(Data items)
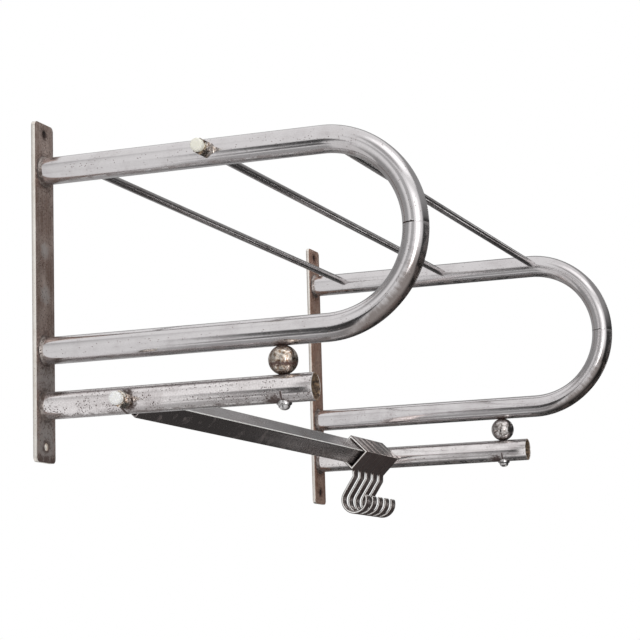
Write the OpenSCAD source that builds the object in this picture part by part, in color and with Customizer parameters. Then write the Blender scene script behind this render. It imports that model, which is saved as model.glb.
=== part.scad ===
// Wall coat rack. Two side frames of bent tube stand on upright wall strips. Three thin rods
// across the tops of the frames carry hats, and a square bar set on edge between the lower
// arms carries five hooks that slide along it.
// X runs along the wall, Y is 0 on the wall and negative into the room, and Z is up.
// The origin is the middle of the four wall screw holes, on the face of the wall.

/* [Side frames] */
// Distance between the middle planes of the two side frames
frame_spacing = 700; // [500:1:1000]
// Outer diameter of the frame tube
tube_d = 25; // [23:0.5:26]
// Wall thickness of the frame tube
tube_wall = 1.5; // [1:0.1:2]
// Distance from the wall to the foremost face of the loop
loop_reach = 371.5; // [350:0.5:450]
// Radius of the loop's bend on the tube's axis, which is half the loop's height there
bend_r = 83; // [75:1:90]
// Rise from the axis of the lower arm to the axis of the loop's lower run
run_rise = 50; // [46:0.5:60]
// Distance from the wall to the open end of the lower arm
arm_reach = 264; // [240:1:290]
// Length of the plug that bridges the seam in the loop, along the bend
seam_plug_len = 30; // [16:1:50]

/* [Wall strips] */
// Width of a wall strip
strip_w = 35; // [30:0.5:50]
// Thickness of a wall strip
strip_t = 4; // [3:0.5:8]
// Radius of a wall strip's corners
strip_corner_r = 4.5; // [1:0.5:10]
// Length of strip above the axis of the loop's upper run
strip_above = 45; // [36:1:70]
// Length of strip below the axis of the lower arm
strip_below = 51; // [40:1:80]
// Diameter of a wall screw hole
screw_hole_d = 7; // [4:0.5:10]
// Distance from the upper screw hole to the strip's top end
top_hole_inset = 10; // [8:0.5:16]
// Distance from the lower screw hole to the strip's bottom end
bottom_hole_inset = 14; // [8:0.5:20]

/* [Hat rods] */
// Diameter of a hat rod
hat_rod_d = 8; // [6:0.5:10]
// Distance from the wall to the axis of the back hat rod
back_rod_reach = 46; // [30:1:90]
// Distance from the wall to the axis of the middle hat rod
middle_rod_reach = 171; // [120:1:220]
// Distance from the wall to the axis of the front hat rod, in the bend
front_rod_reach = 282; // [281:1:330]
// Distance from a rod's end to the axis of the tube that it enters
rod_end_inset = 4; // [3.5:0.5:8]

/* [Square bar] */
// Side of the square bar
bar_w = 20; // [18:0.5:22]
// Wall thickness of the square bar
bar_wall = 1.5; // [1:0.1:2.5]
// Distance from the wall to the bar's axis
bar_reach = 89; // [70:1:150]
// Drop from the lower arm's axis to the bar's axis
bar_drop = 1.5; // [0:0.5:3]
// Distance from the bar's end edges to the axis of the lower arm
bar_end_inset = 6; // [4:0.5:9]
// Length of the plug in each end of the bar
bar_plug_len = 22; // [16:1:40]

/* [Tie screws] */
// Diameter of a tie screw
tie_screw_d = 4; // [3:0.5:5]
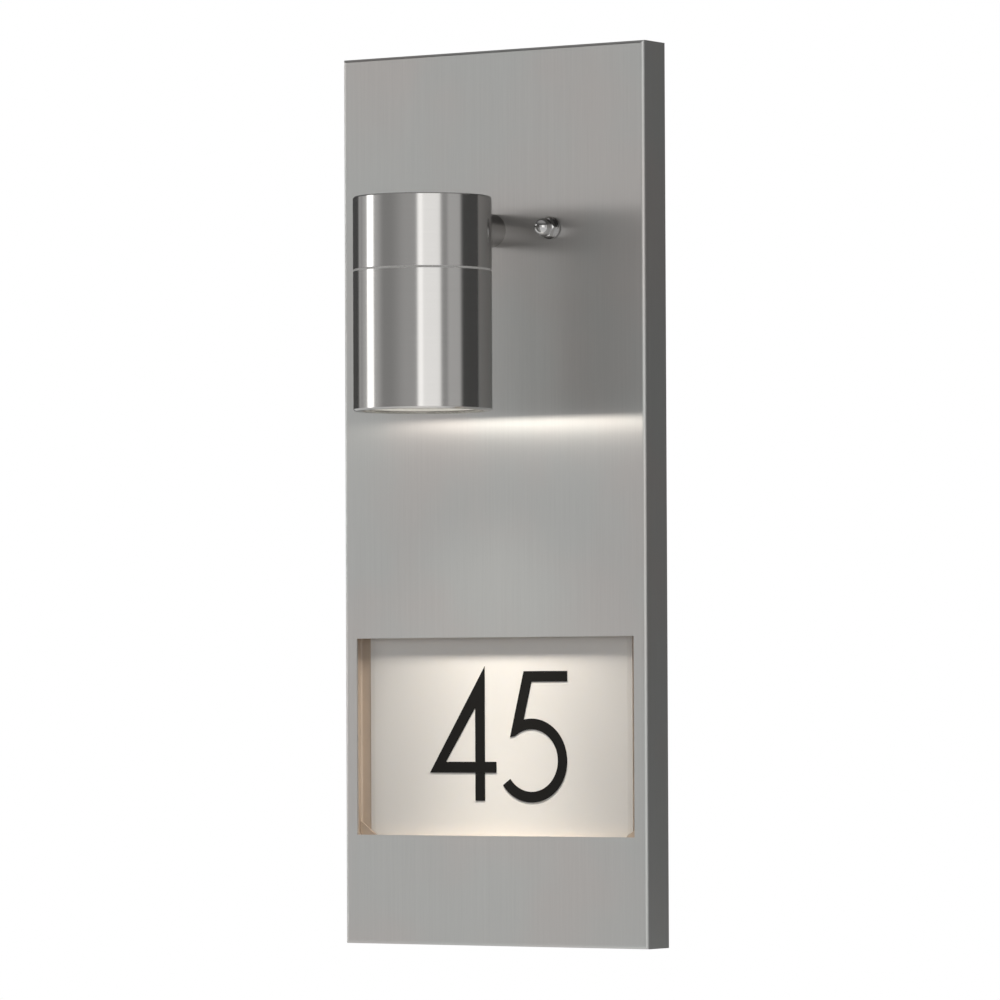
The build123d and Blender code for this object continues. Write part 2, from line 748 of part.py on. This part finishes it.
def earth_screw():
    x = earth_screw_across
    z = -earth_screw_below_arm
    seat = -bracket_sheet - tag_thickness
    return (rod_y(earth_screw_diameter, seat, 0, x, z)
            + rod_y(earth_screw_head_diameter, seat - earth_screw_head_height, seat, x, z))


def pole_positions():
    """The X of each pole of the terminal block."""
    first = -block_pitch * (block_poles - 1) / 2
    return [first + block_pitch * i for i in range(block_poles)]


def screw_rows():
    """The Z of the two rows of clamping screws."""
    return (block_z1 - block_screw_from_end, block_z0 + block_screw_from_end)


def terminal_block():
    """The three-pole block: a ridge over each pole, wells for the screws."""
    half = block_width / 2
    half_ridge = block_ridge_width / 2
    middle = (block_z0 + block_z1) / 2
    body = block(-half, half, wire_y, block_y1, block_z0, block_z1)
    for x in pole_positions():
        body += block(x - half_ridge, x + half_ridge, block_y0, wire_y, block_z0, block_z1)
    for x in pole_positions():
        body -= rod_z(barrel_diameter, block_z0 - over, block_z1 + over, x, wire_y)
        for z in screw_rows():
            body -= rod_y(block_screw_well, block_y0 - over, wire_y, x, z)
    for x in both_sides(block_pitch):
        hole = block_fixing_diameter + 2 * block_fixing_clearance
        well = block_fixing_head_diameter + 2 * block_fixing_clearance
        body -= rod_y(hole, block_y0 - over, block_y1 + over, x, middle)
        body -= rod_y(well, block_y0 - over, wire_y, x, middle)
    return body


def terminal_barrels():
    """The brass barrels that join the wires of each pole."""
    barrels = []
    for x in pole_positions():
        barrel = rod_z(barrel_diameter, block_z0 + barrel_inset, block_z1 - barrel_inset, x, wire_y)
        barrel -= rod_z(barrel_bore, block_z0, block_z1, x, wire_y)
        for z in screw_rows():
            barrel -= rod_y(block_screw_diameter, block_y0, wire_y, x, z)
        barrels.append(barrel)
    return Compound(barrels)


def terminal_screws():
    """The clamping screws, one at each end of every pole."""
    screws = []
    for x in pole_positions():
        for z in screw_rows():
            screws.append(rod_y(block_screw_diameter, block_y0 + block_screw_recess,
                                wire_y - lead_diameter / 2, x, z))
    return Compound(screws)


def terminal_block_screws():
    """The two screws that hold the block on the tongue."""
    middle = (block_z0 + block_z1) / 2
    head_y0 = wire_y - block_fixing_head_height
    screws = []
    for x in both_sides(block_pitch):
        shank = rod_y(block_fixing_diameter, wire_y, block_y1, x, middle)
        screws.append(shank + rod_y(block_fixing_head_diameter, head_y0, wire_y, x, middle))
    return Compound(screws)


def cable_grommet():
    """The bush in the tongue that the house wiring comes through."""
    bore = cable_bore / 2
    barrel = cable_hole_diameter / 2
    flange = grommet_flange_diameter / 2
    plate = -bracket_sheet
    rim = plate - grommet_flange_thickness
    nose = rim - grommet_nose
    return turned_y([(bore, 0), (barrel, 0), (barrel, plate), (flange, plate), (flange, rim),
                     (bore + grommet_nose_wall, nose), (bore, nose)], 0, -cable_hole_below_arm)


builders = [
    wall_bracket, bracket_screws, screw_lock_nuts, front_cover, screw_seals, screw_washers,
    cap_nuts, number_tray, number_panel, panel_corner_clips, spot_arm, arm_nipple, arm_rear_nut,
    arm_lock_washer, arm_front_nut, arm_saddle_washer, spot_cap, seam_gasket, spot_sleeve,
    glass_gasket, front_glass, glass_retaining_ring, lamp_reflector, lamp_lens, lamp_base,
    lamp_pins, lamp_capsule, holder_plate, lamp_holder, holder_strap, holder_screws,
    strap_screws, live_lead, neutral_lead, earth_lead, earth_tag, earth_screw, terminal_block,
    terminal_barrels, terminal_screws, terminal_block_screws, cable_grommet,
]

os.makedirs("parts", exist_ok=True)
for builder in builders:
    export_step(builder(), os.path.join("parts", builder.__name__ + ".step"))
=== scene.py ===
import math

import bmesh
import bpy
from mathutils import Matrix, Vector


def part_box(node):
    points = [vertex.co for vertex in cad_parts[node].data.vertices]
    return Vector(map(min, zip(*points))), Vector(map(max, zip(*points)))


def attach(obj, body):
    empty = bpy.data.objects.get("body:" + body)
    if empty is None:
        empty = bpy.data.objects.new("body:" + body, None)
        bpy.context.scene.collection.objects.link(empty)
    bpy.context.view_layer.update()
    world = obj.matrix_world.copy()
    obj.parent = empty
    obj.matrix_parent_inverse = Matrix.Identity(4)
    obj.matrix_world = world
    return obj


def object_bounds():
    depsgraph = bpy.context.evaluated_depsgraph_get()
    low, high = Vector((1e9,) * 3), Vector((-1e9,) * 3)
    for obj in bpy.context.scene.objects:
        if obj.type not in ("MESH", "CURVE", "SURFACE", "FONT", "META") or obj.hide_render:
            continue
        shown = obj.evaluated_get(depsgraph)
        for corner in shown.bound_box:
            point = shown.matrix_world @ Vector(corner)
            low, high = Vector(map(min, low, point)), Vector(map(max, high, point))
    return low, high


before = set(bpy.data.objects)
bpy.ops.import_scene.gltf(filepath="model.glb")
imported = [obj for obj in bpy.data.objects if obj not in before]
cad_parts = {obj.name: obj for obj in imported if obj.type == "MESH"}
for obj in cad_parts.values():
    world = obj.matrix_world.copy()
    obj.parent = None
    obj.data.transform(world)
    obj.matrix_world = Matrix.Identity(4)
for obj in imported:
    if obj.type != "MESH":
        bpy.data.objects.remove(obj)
cad_low, cad_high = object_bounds()

# ---- places read from the frame (metres) -------------------------------------------------------
panel_low, panel_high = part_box("number_panel")
sleeve_low, sleeve_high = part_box("spot_sleeve")
cap_low, cap_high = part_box("spot_cap")
lens_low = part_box("lamp_lens")[0]
cover_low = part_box("front_cover")[0]
panel_front = panel_low.y
panel_middle_z = (panel_low.z + panel_high.z) / 2
head_y = (cap_low.y + cap_high.y) / 2

# ---- camera: the photo's view ------------------------------------------------------------------
view_yaw = 32.85                # degrees to the sign's right
view_pitch = 1.726              # degrees, looking up
view_roll = -0.237              # degrees
view_distance = 2.841
view_target = Vector((0.00391, cover_low.y, -0.12033))
sensor_width = 36.0             # millimetres, as the lens
lens_length = 229.4

# ---- numerals (metres) -------------------------------------------------------------------------
figure_thickness = 0.0003
figure_edge = 0.00005           # rounding of a figure's edges
figure_edge_steps = 2
figure_baseline = panel_middle_z - 0.0287
figure_stroke = 0.0051
four_x = -0.0078                # right side of the 4's stem
five_x = 0.0169                 # middle of the 5's bowl
bowl_steps = 60
flat_within = 1e-7

# ---- lamp --------------------------------------------------------------------------------------
spot_warm = (1.0, 0.93, 0.84)
lamp_beams = ((104.0, 2.9), (54.0, 4.2))    # full angle in degrees, power
beam_shift = Vector((0.003, 0.007, 0.0))    # from the lens's middle to the right and to the wall
beam_radius = 0.021
beam_below_lens = 0.001
lamp_spill = 0.075              # power of the thin light that streaks the brushed face
spill_width = 0.16
spill_below_sleeve = 0.0003
lamp_glow = 1.6

# ---- studio ------------------------------------------------------------------------------------
# soft boxes round the sign: from and to in degrees about Z, softness, strength
studio_boxes = (
    (-160.5, -147.0, 3.5, 2.4),             # narrow strip, far left
    (-176.0, -132.0, 9.0, 0.22),
    (-190.0, 12.0, 4.0, 0.21),              # pale wall
    (-98.0, -20.0, 16.0, 0.13),
    (-64.0, -56.0, 2.0, 0.32),
    (-65.0, -26.0, 3.0, 0.72),              # large box in front
    (-14.0, 10.0, 3.0, 0.22),
    (171.0, 181.0, 2.0, 0.34),
)
boxes_from, boxes_to, boxes_soft = -0.32, 0.36, 0.12    # sines of the angle above level
ceiling_from, ceiling_to = 0.5, 0.95
ceiling_glow = 0.22
room_glow = 0.075
second_bounce = 0.35            # share of the studio's light left where metal shows metal
studio_tint = (1.0, 0.99, 0.975, 1.0)
white = (1.0, 1.0, 1.0, 1.0)

floor_drop = 0.4                # floor below the sign
floor_radius = 5.0
floor_corners = 96
floor_seen = 0.82               # glow that makes the floor white to the camera
floor_mirrored = 0.4            # and the glow that metal shows of it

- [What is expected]
Retype the records above, but only those lines that fall between the line containing "plate = -bracket_sheet" and the line containing "before = set(bpy.data.objects)", with both of those lines included, exactly as written.

- [The result]
    plate = -bracket_sheet
    rim = plate - grommet_flange_thickness
    nose = rim - grommet_nose
    return turned_y([(bore, 0), (barrel, 0), (barrel, plate), (flange, plate), (flange, rim),
                     (bore + grommet_nose_wall, nose), (bore, nose)], 0, -cable_hole_below_arm)


builders = [
    wall_bracket, bracket_screws, screw_lock_nuts, front_cover, screw_seals, screw_washers,
    cap_nuts, number_tray, number_panel, panel_corner_clips, spot_arm, arm_nipple, arm_rear_nut,
    arm_lock_washer, arm_front_nut, arm_saddle_washer, spot_cap, seam_gasket, spot_sleeve,
    glass_gasket, front_glass, glass_retaining_ring, lamp_reflector, lamp_lens, lamp_base,
    lamp_pins, lamp_capsule, holder_plate, lamp_holder, holder_strap, holder_screws,
    strap_screws, live_lead, neutral_lead, earth_lead, earth_tag, earth_screw, terminal_block,
    terminal_barrels, terminal_screws, terminal_block_screws, cable_grommet,
]

os.makedirs("parts", exist_ok=True)
for builder in builders:
    export_step(builder(), os.path.join("parts", builder.__name__ + ".step"))
=== scene.py ===
import math

import bmesh
import bpy
from mathutils import Matrix, Vector


def part_box(node):
    points = [vertex.co for vertex in cad_parts[node].data.vertices]
    return Vector(map(min, zip(*points))), Vector(map(max, zip(*points)))


def attach(obj, body):
    empty = bpy.data.objects.get("body:" + body)
    if empty is None:
        empty = bpy.data.objects.new("body:" + body, None)
        bpy.context.scene.collection.objects.link(empty)
    bpy.context.view_layer.update()
    world = obj.matrix_world.copy()
    obj.parent = empty
    obj.matrix_parent_inverse = Matrix.Identity(4)
    obj.matrix_world = world
    return obj


def object_bounds():
    depsgraph = bpy.context.evaluated_depsgraph_get()
    low, high = Vector((1e9,) * 3), Vector((-1e9,) * 3)
    for obj in bpy.context.scene.objects:
        if obj.type not in ("MESH", "CURVE", "SURFACE", "FONT", "META") or obj.hide_render:
            continue
        shown = obj.evaluated_get(depsgraph)
        for corner in shown.bound_box:
            point = shown.matrix_world @ Vector(corner)
            low, high = Vector(map(min, low, point)), Vector(map(max, high, point))
    return low, high


before = set(bpy.data.objects)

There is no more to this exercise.